According to post hoc analyses, those patients using alcohol and/or tobacco were more likely to leave AMA (4.6% vs. 2.0%) than patients who did not use alcohol and tobacco. Idiopathic chronic pancreatitis patients were the least likely to leave AMA (1.37%). Chronic pancreatitis patients were more likely to leave AMA than were gastroparesis patients (3.45% vs. 2.33%). Interestingly, many of the factors that predicted leaving the hospital AMA were similar for both chronic pancreatitis and gastroparesis.

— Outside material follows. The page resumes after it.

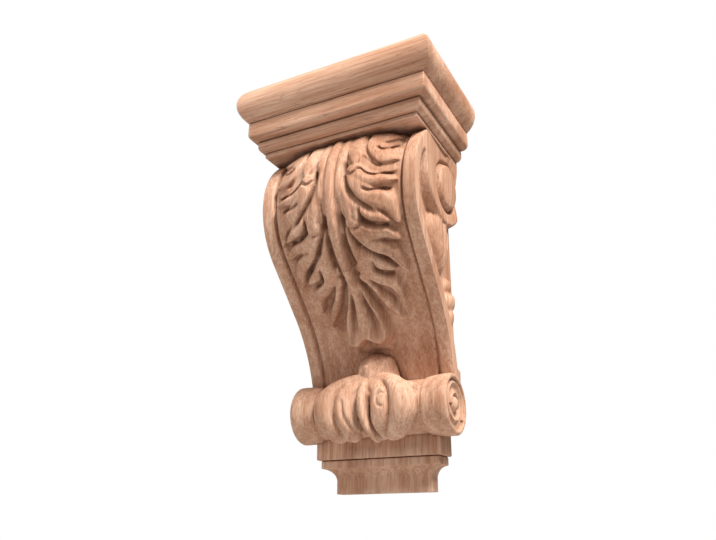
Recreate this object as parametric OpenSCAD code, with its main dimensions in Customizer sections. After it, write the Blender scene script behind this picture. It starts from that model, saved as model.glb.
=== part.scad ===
// Carved wooden corbel bracket in two glued pieces: a moulded cap block, and a scrolled body carved
// from one block with an acanthus leaf, a rolled foot scroll and a stepped, coved pendant.
// X runs along the wall, -Y points away from the wall and Z is up.
// The origin is the centre of the flat wall face, halfway up the whole bracket.

/* [Cap] */
// Width of the cap over its top bead
cap_w = 139; // [122:1:170]
// Depth of the cap from the wall over its top bead
cap_d = 85; // [76:1:110]
// Height of the top bead
bead_h = 26; // [18:0.5:34]
// How far the top bead bulges out of the step below it
bead_out = 6.5; // [3:0.5:9]
// Height of the step under the top bead
step_h = 13; // [9:0.5:18]
// Inset of the low bead from the step
step_in = 5; // [3:0.5:8]
// Height of the low bead under the step
low_h = 8; // [6:0.5:12]
// Inset of the bottom fillet from the low bead
low_in = 3.7; // [2:0.1:6]
// Height of the bottom fillet
fillet_h = 3; // [1.5:0.5:5]
// Radius of the rounded lower edges of the step and the low bead
nose_r = 4; // [2:0.5:5]

/* [Scrolled body] */
// Height of the body from the underside of the cap to the bottom of the pendant
body_h = 210; // [172:1:260]
// How far the belly stands out beyond the underside of the cap
belly_out = 2.2; // [-4:0.2:8]
// Radius of the belly curve
belly_r = 50.3; // [42:0.5:60]
// Depth of the belly's centre below the cap
belly_drop = 39; // [32:0.5:47]
// Length of the straight slope between belly and neck
slope_len = 38; // [30:0.5:46]
// Depth from the wall at the neck, just above the roll
neck_d = 9.5; // [8:0.5:14]
// How much each side narrows from the cap down to the roll
side_in = 6; // [3:0.5:9]
// Width of the plain rail along each edge of the front
rail_w = 9; // [6:0.5:12]
// Height of the rails above the sunk field between them
rail_h = 1.6; // [1:0.1:3]
// Width of the cut line between rail and field
line_w = 1.2; // [0.8:0.1:2]
// Depth of the cut line below the field
line_d = 1.3; // [0.8:0.1:2]
// Width of the raised rim round each side panel
rim_w = 8.5; // [6:0.5:11]
// Distance of each sunk side panel from the middle plane
panel_x = 46; // [43:0.5:47.5]

/* [Foot roll] */
// Radius of the drums at the ends of the roll
roll_r = 18; // [15:0.5:22]
// Height of the roll's axis above the bottom of the pendant
roll_up = 47.4; // [45:0.5:57]
// How far each drum stands out beyond the side of the body
roll_over = 3; // [1:0.5:5]
// Length of each drum along the roll
drum_len = 17; // [13:0.5:20]
// Radius of the roll between the drums
core_r = 16; // [13:0.5:18]
// Depth planed off the back of the roll to lie on the wall
roll_flat = 1.5; // [0.5:0.5:4]
// Width of the rim round each drum's sunk end
drum_rim = 2.8; // [2:0.2:4]
// Depth of the sunk drum ends
drum_sink = 2; // [1:0.5:3]

/* [Pendant] */
// Width of the upper slab of the pendant
slab_w = 82; // [72:1:92]
// Depth of the upper slab from the wall
slab_d = 17.5; // [15:0.5:24]
// Step in from the upper to the lower slab
slab_in = 2.2; // [1:0.2:4]
// Height of the underside of the upper slab above the bottom
slab_up = 19.7; // [17.5:0.1:23]
// Height of the lower slab
lower_h = 5; // [3:0.5:6.5]
// Radius of the cove under the lower slab
cove_r = 7.2; // [4:0.2:8]

/* [Side carving] */
// Radius of the domed eye of the side volute
eye_r = 15; // [12:0.5:17]
// Distance of the eye's centre from the wall
eye_y = 17; // [15:0.5:20]
// Depth of the eye's centre below the cap
eye_drop = 23; // [21:0.5:28]
// Width of the cut round the eye
eye_gap = 2.6; // [1.5:0.1:4]
// Width of the band that curls round the eye
curl_w = 9; // [7:0.5:11]
// Radius of the largest husk of the drop
husk_r = 7; // [5:0.5:8]

/* [Acanthus leaf] */
// Height of the leaf's stem above the field
stem_h = 9.5; // [6:0.5:12]
// Half width of the leaf's middle strand
strand_w = 3.4; // [2.5:0.1:5]
// Half width of the bell at the end of the stem
bell_w = 15.5; // [12:0.5:19]
// Number of grid rows down the leaf
leaf_rows = 62; // [40:1:64]
// Number of grid columns across the leaf
leaf_cols = 40; // [28:2:42]

/* [Leaf over the roll] */
// Thickness of the leaf that wraps the roll
wrap_h = 7; // [4:0.5:9]
// Half width of the wrapping leaf
wrap_w = 32; // [28:0.5:33]
// Number of grid rows round the roll
wrap_rows = 24; // [16:1:28]
// Number of grid columns along the roll
wrap_cols = 28; // [20:2:32]

/* [Hidden] */
$fn = 64;
FAR = 400;      // longer than any part, for cutting tools
BITE = 3;       // how deep carved pieces are rooted in the block
HAIR = 0.1;     // keeps two faces from lying on one plane

cap_h = bead_h + step_h + low_h + fillet_h;
top_z = (body_h + cap_h) / 2;
soffit_z = top_z - cap_h;
foot_z = -top_z;
bead_r = (pow(bead_h / 2, 2) + pow(bead_out, 2)) / (2 * bead_out);
soffit_in = bead_out + step_in + low_in;
body_hw = cap_w / 2 - soffit_in;          // half width of the body under the cap
belly_d = cap_d - soffit_in + belly_out;  // depth of the body at its belly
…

Patients with chronic pancreatitis appear to leave the hospital AMA more commonly than do patients with many other medical conditions a rate that appears to be increasing over time. The authors identify potential predictors of this adverse health outcome, but they do not identify strategies to reduce or prevent patients from making the decision to leave the hospital AMA. Many of the predictors seem obvious, such as rather high rates of associated alcohol use disorder, lack of insurance, or poverty. There may be a multitude of other confounding explanations for leaving AMA; two in particular, deserve mention. In our experience, increasing frustration with the lack of effective treatment options for chronic pancreatitis pain drives many patients to give up on the medical system. Perhaps even more importantly, healthcare workers exhibit a lack of understanding regarding the pathophysiology of chronic pancreatitis. For instance, many clinicians are not aware that in patients with end-stage chronic pancreatitis, amylase and lipase elevations are absent, despite pain flares. Furthermore, cross-sectional imaging will often not reveal acute inflammation in the presence of chronic changes. Finally, many clinicians have the common misperception that all chronic pancreatitis is due to alcohol [7]. In this situation, patients are routinely told that they cannot be experiencing a painful flare, and are accused of pain medication-seeking behavior. They are also often accused repeatedly of being alcoholics. Therefore, most patients with longstanding painful chronic pancreatitis avoid the hospital and emergency room at all costs, only coming in when symptoms are overwhelming. They might also be more likely to leave at the first sign of improvement. A unified, single-message hospitalist/nursing/GI/surgery team is most effective for better communicating the intentions and goals of the team to chronic pancreatitis patients–not just regarding opiate use for pain, but for all aspects of care. Further, early on in the admission we need to ask patients directly, “what might motivate you to leave the hospital before being medically cleared?” or “what can we do to ensure you stay hospitalized until we recommend discharge?”

Going forward, therapeutic options for those suffering with chronic pancreatitis need to be improved [8]. Efficacious therapies that are better tolerated would reduce the number of disgruntled patients who choose to leave AMA. In the meantime, we can identify those chronic pancreatitis patients at high risk of leaving AMA early in their hospitalizations and make a concerted effort to tailor existing therapies for their specific needs, as well as provide supportive counseling resources to help them better manage their disease.